===== DATA SECTION =====
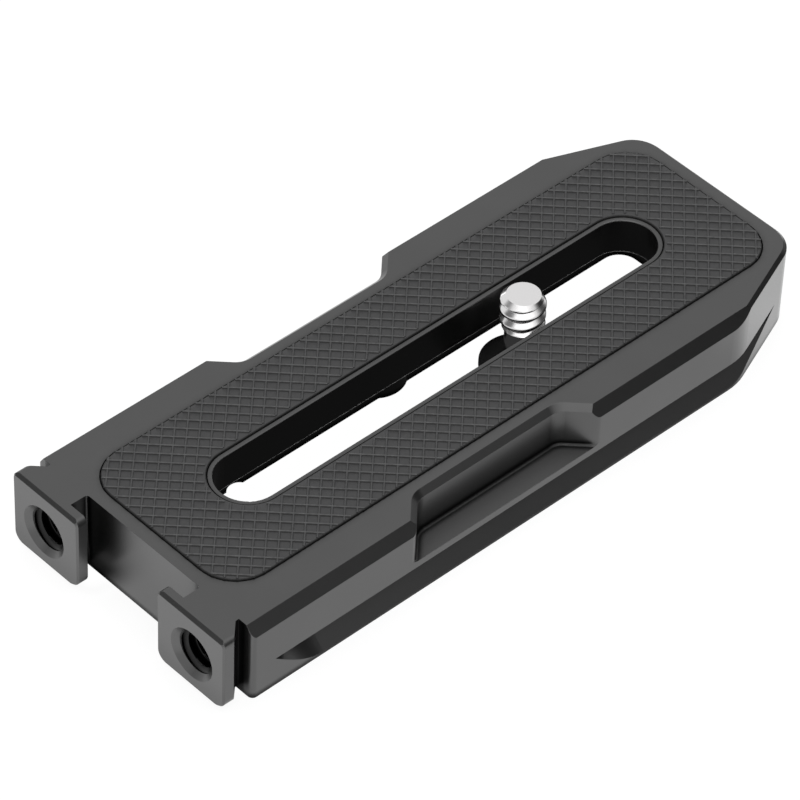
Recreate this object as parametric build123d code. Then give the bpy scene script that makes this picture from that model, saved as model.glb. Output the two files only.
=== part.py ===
from build123d import *
import os

os.makedirs("parts", exist_ok=True)

# A long camera mounting plate with a dovetail foot, two T shaped accessory
# lugs on its front end, a rubber pad on top and a captive camera screw.
# Millimetres. X runs along the plate from the lugs to the tapered end, Z is up.
# Stations along X are measured from the front face and moved by FRONT_X.

# Body block
BODY_LENGTH = 104.65
BODY_WIDTH = 42.0
BODY_HEIGHT = 12.8
SIDE_BEVEL_WIDTH = 1.2
SIDE_BEVEL_HEIGHT = 1.85
TOP_CHAMFER = 0.55
FRONT_CORNER_RADIUS = 0.8
TAPER_LENGTH = 16.1
TAPER_INSET = 6.35
TAPER_START_RADIUS = 10.0
TAPER_END_RADIUS = 5.0

# Dovetail undercut along both long sides, cut by a conical cutter
DOVETAIL_TOP = 4.85
DOVETAIL_LIP = 0.4
CUTTER_RADIUS = 10.0
CUTTER_START = 12.3

# Finger recesses in both long sides
RECESS_FRONT = 28.1
RECESS_BACK = 61.0
RECESS_DEPTH = 3.85
RECESS_FLOOR = 5.95
RECESS_CORNER_RADIUS = 2.5
RECESS_MOUTH_RADIUS = 1.4
RECESS_FLARE = 0.85
RECESS_FLOOR_FILLET = 0.4

# Pocket for the rubber pad, which stands proud of the plate
POCKET_DEPTH = 1.0
PAD_PROUD = 0.4
PAD_GAP = 0.15
PAD_SIDE_MARGIN = 6.3
PAD_FRONT_MARGIN = 1.95
PAD_BACK_MARGIN = 2.55
PAD_CORNER_RADIUS = 6.0

# Through slot for the camera screw, with a thin rim between it and the pad
SLOT_HALF_WIDTH = 4.6
SLOT_FRONT_MARGIN = 17.85
SLOT_BACK_MARGIN = 18.15
RIM_THICKNESS = 0.65
RIM_ROUND = 0.18

# Channel under the slot for the screw head
CHANNEL_DEPTH = 7.1
CHANNEL_HALF_WIDTH = 9.1
CHANNEL_FRONT_MARGIN = 8.8
CHANNEL_BACK_MARGIN = 8.75
CHANNEL_CORNER_RADIUS = 3.0
RELIEF_STATION = 23.75
RELIEF_RADIUS = 1.8
RELIEF_REACH = 0.75
BOSS_STATION = 52.4
BOSS_RADIUS = 4.6
BOSS_REACH = 0.8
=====
WHAT THIS TASK INVOLVES ->
Quote each line of the data above exactly as written.

OUTPUT ->
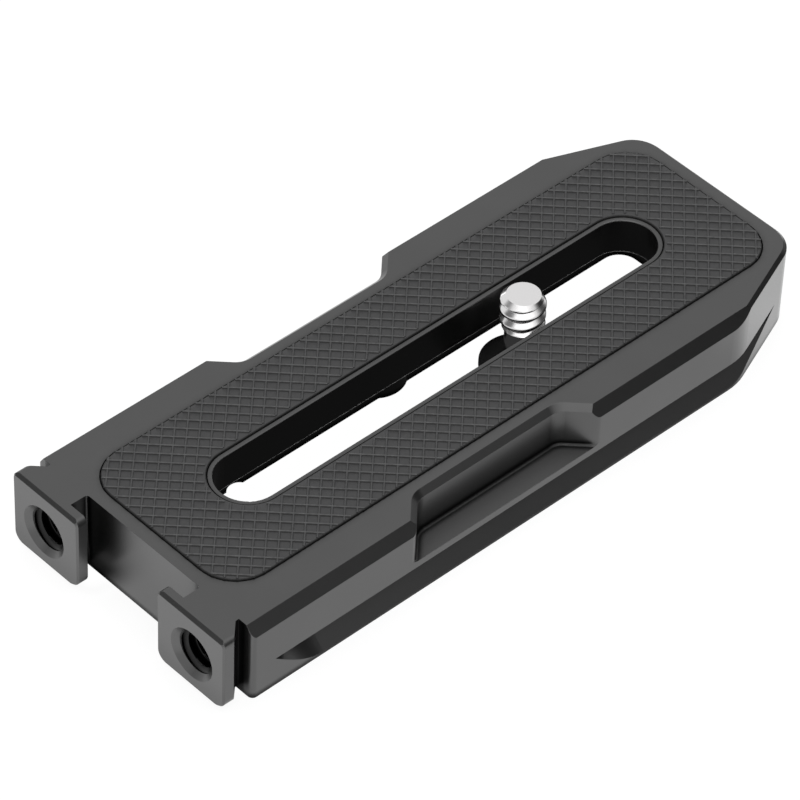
Recreate this object as parametric build123d code. Then give the bpy scene script that makes this picture from that model, saved as model.glb. Output the two files only.
=== part.py ===
from build123d import *
import os

os.makedirs("parts", exist_ok=True)

# A long camera mounting plate with a dovetail foot, two T shaped accessory
# lugs on its front end, a rubber pad on top and a captive camera screw.
# Millimetres. X runs along the plate from the lugs to the tapered end, Z is up.
# Stations along X are measured from the front face and moved by FRONT_X.

# Body block
BODY_LENGTH = 104.65
BODY_WIDTH = 42.0
BODY_HEIGHT = 12.8
SIDE_BEVEL_WIDTH = 1.2
SIDE_BEVEL_HEIGHT = 1.85
TOP_CHAMFER = 0.55
FRONT_CORNER_RADIUS = 0.8
TAPER_LENGTH = 16.1
TAPER_INSET = 6.35
TAPER_START_RADIUS = 10.0
TAPER_END_RADIUS = 5.0

# Dovetail undercut along both long sides, cut by a conical cutter
DOVETAIL_TOP = 4.85
DOVETAIL_LIP = 0.4
CUTTER_RADIUS = 10.0
CUTTER_START = 12.3

# Finger recesses in both long sides
RECESS_FRONT = 28.1
RECESS_BACK = 61.0
RECESS_DEPTH = 3.85
RECESS_FLOOR = 5.95
RECESS_CORNER_RADIUS = 2.5
RECESS_MOUTH_RADIUS = 1.4
RECESS_FLARE = 0.85
RECESS_FLOOR_FILLET = 0.4

# Pocket for the rubber pad, which stands proud of the plate
POCKET_DEPTH = 1.0
PAD_PROUD = 0.4
PAD_GAP = 0.15
PAD_SIDE_MARGIN = 6.3
PAD_FRONT_MARGIN = 1.95
PAD_BACK_MARGIN = 2.55
PAD_CORNER_RADIUS = 6.0

# Through slot for the camera screw, with a thin rim between it and the pad
SLOT_HALF_WIDTH = 4.6
SLOT_FRONT_MARGIN = 17.85
SLOT_BACK_MARGIN = 18.15
RIM_THICKNESS = 0.65
RIM_ROUND = 0.18

# Channel under the slot for the screw head
CHANNEL_DEPTH = 7.1
CHANNEL_HALF_WIDTH = 9.1
CHANNEL_FRONT_MARGIN = 8.8
CHANNEL_BACK_MARGIN = 8.75
CHANNEL_CORNER_RADIUS = 3.0
RELIEF_STATION = 23.75
RELIEF_RADIUS = 1.8
RELIEF_REACH = 0.75
BOSS_STATION = 52.4
BOSS_RADIUS = 4.6
BOSS_REACH = 0.8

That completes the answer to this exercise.